Despite the rights granted by the Second Amendment allowing Florida citizens to lawfully own firearms, there are many circumstances in which people may lose their firearm ownership rights. For example, those dishonorably discharged from the military or those convicted of felony spousal abuse may no longer be able to lawfully possess or use a firearm.
Most of the situations that would restrict someone’s firearm ownership rights relate to either diagnosed medical conditions, domestic violence or criminal activity. However, under Florida’s red flag law, someone could potentially strip you of your firearm rights and put you at risk of criminal charges even if you haven’t broken the law yet.
How the red flag law works
As a result of a tragic shooting at a Florida high school, state lawmakers passed the red flag law intended to curtail such large-scale violent incidents in the future.
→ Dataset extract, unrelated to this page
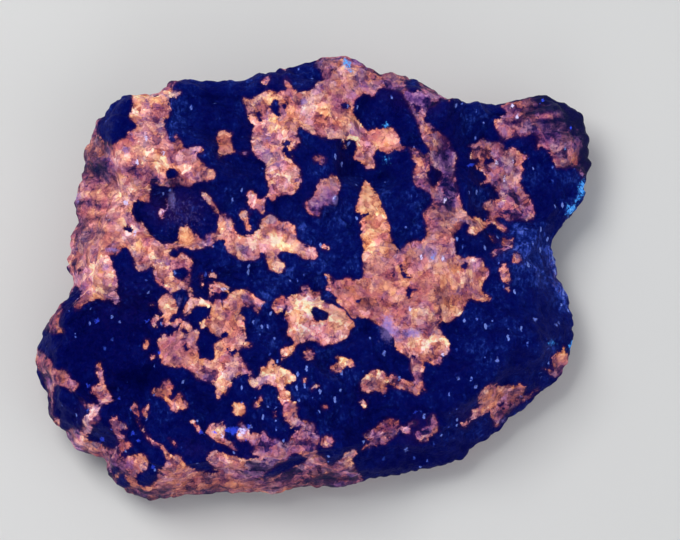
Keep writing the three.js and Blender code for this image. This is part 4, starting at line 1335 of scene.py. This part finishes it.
@dataclass(frozen=True)
class SphaleriteFinish:
    """The fluorescent sphalerite: tan and salmon to cream grains, plum where it is thin or shaded; its glow
    is painted.
    """

    roughness: float = 0.55
    # Painted glow: emission in the patches' own colour, which flattens their shading.
    painted_glow: float = 0.42
    share: float = 0.9
    ior: float = 1.6
    specular: float = 0.16
    sheen: Colour = linear(120, 120, 255)
    tan: tuple[Stop, ...] = (
        (0.05, 24, 10, 58), (0.24, 78, 35, 66), (0.39, 142, 72, 70), (0.5, 178, 98, 84),
        (0.59, 202, 117, 94), (0.7, 224, 142, 110), (0.81, 249, 175, 141), (0.91, 255, 205, 168),
        (1.0, 255, 243, 212),
    )
    plum: tuple[Stop, ...] = (
        (0.05, 10, 12, 62), (0.24, 54, 36, 90), (0.39, 100, 70, 126), (0.5, 132, 97, 146),
        (0.59, 154, 117, 160), (0.7, 182, 141, 176), (0.81, 212, 167, 192), (0.91, 234, 192, 210),
        (1.0, 252, 240, 244),
    )
    pink: Colour = (1.0, 0.78, 1.0)
    olive: Colour = (0.97, 1.0, 0.64)
    olive_most: float = 0.85
    layer_stretch: Place = (0.07, 1.0, 0.75)
    layer_lines: Cloud = Cloud(1.0, 3.0, 0.6, 0.25)
    blotch_cloud: Cloud = Cloud(0.2, 4.0, 0.6)
    crumb_cloud: Cloud = Cloud(1.5, 4.0, 0.7)
    seam_cloud: Cloud = Cloud(0.42, 3.0, 0.6, 0.8)
    pit_cloud: Cloud = Cloud(0.75)
    plate_mosaic: Mosaic = Mosaic(0.28, 1.0)
    leaf_mosaic: Mosaic = Mosaic(0.5, 0.5)
    seam_width: float = 0.022
    pit_edge: tuple[float, float] = (0.2, 0.26)
    dark_rim: tuple[float, float] = (0.4, 0.0)
    tan_rim: tuple[float, float] = (0.8, 0.1)
    mean_tone: float = 0.6
    mean_hue: float = 0.71
    mean_green: float = 0.52
    hue_power: float = 2.0
    calm: float = 0.65

    def shader(self, bench: NodeBench, depth: Value, grain: Cells, flake: Cells) -> bpy.types.NodeSocket:
        """Builds the sphalerite's shader.

        Args:
            bench: the material's bench.
            depth: millimetres inside the patch's edge.
            grain: the grains.
            flake: the smaller flakes.

        Returns:
            The shader's output.
        """
        # Brightness of the patches: their own tone, with painted light and shade.
        painted_light_and_tone = bench.attribute("painted_light_and_tone")
        layered = bench.attribute("layered")
        tint = bench.attribute("tint")
        lines = bench.noise(self.layer_lines, bench.stretched(self.layer_stretch)) * layered.larger(0.0)
        blotches = bench.noise(self.blotch_cloud)
        crumbs = bench.noise(self.crumb_cloud)
        plates = bench.cells(self.plate_mosaic)
        leaves = bench.cells(self.leaf_mosaic)
        seams = bench.noise(self.seam_cloud).size().step(self.seam_width, 0.0)
        pits = (bench.noise(self.pit_cloud) - blotches * 0.3).step(*self.pit_edge)
        mottled = 1 - layered.size() * self.calm
        mottling = plates.level * 0.33 + leaves.level * 0.3 + grain.level * 0.2 + flake.level * 0.27
        shading = plates.shade * 0.45 + leaves.shade * 0.5 + grain.shade * 0.4 + flake.shade * 0.3
        tone = (
            self.mean_tone
            + painted_light_and_tone * 0.4
            + blotches * 0.2
            + (mottling + crumbs * 0.36) * mottled
            + lines * 1.3
            - seams * 0.17
            - pits * 0.3
            - depth.step(*self.dark_rim) * 0.14
        )
        change = tint - painted_light_and_tone * 0.25 + blotches * 0.6 + (shading - crumbs * 0.5) * mottled
        hue = self.mean_hue + change * 0.65 - depth.step(*self.tan_rim) * 0.1
        hue = hue.larger(0.0) ** self.hue_power
        speckled = plates.tint * 0.5 + leaves.tint * 0.5 + grain.tint * 0.4
        green = self.mean_green + blotches * 0.9 + speckled - tint * 0.8
        tan, plum = (bench.ramp(tone, toned(stops, self.share)) for stops in (self.tan, self.plum))
        colour = bench.mix(hue.smaller(1.0), tan, plum)
        cast = bench.mix(green.smaller(self.olive_most).larger(0.0), self.pink, self.olive)
        colour = bench.mix(1.0, colour, cast, "MULTIPLY")
        colour = Specks().over(bench, colour, crumbs, self.share)
        height = crumbs * 0.14 + grain.level * 0.14 + flake.level * 0.07 + leaves.level * 0.12
        height = height * mottled + lines * 0.3 - seams * 0.08
        return bench.node("ShaderNodeBsdfPrincipled", None, {
            "Base Color": colour,
            "Roughness": self.roughness + crumbs * 0.4,
            "IOR": self.ior,
            "Specular IOR Level": self.specular,
            "Specular Tint": (*self.sheen, 1.0),
            "Emission Color": colour,
            "Emission Strength": self.painted_glow,
            "Normal": bench.bump(height),
        }).outputs["BSDF"]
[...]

The law allows those concerned about future violence or criminal activity on the part of one person to go to court and ask a judge to strip that person of their firearms and future ownership rights.
There have been more than 8,000 such cases successfully pursued in Florida in less than half a decade. Someone can request a risk protection order when they think someone is a threat to themselves or others. A judge could grant a one-year order based on anything from witness statements about a fight to social media posts. The petitioner can renew the order after the first year, but most people who avoid criminal convictions can eventually get their rights back.
Anyone who has had their right to own a firearm taken away could face criminal charges if they purchase new firearms or get caught while in possession of firearms and would be subject to restrictions on their ownership rights.
You can fight to protect your basic freedoms. Those facing the loss of their firearm rights because of accusations that do not result in a criminal prosecution may need to go to court to protect themselves. Fighting back against claims that you have displayed behaviors that mean you are a threat to others could help you avoid the loss of your firearms well also reducing the risk of a future criminal charge.
Understanding what typical behavior might lead to criminal charges can help those who make use of their second amendment rights in Florida.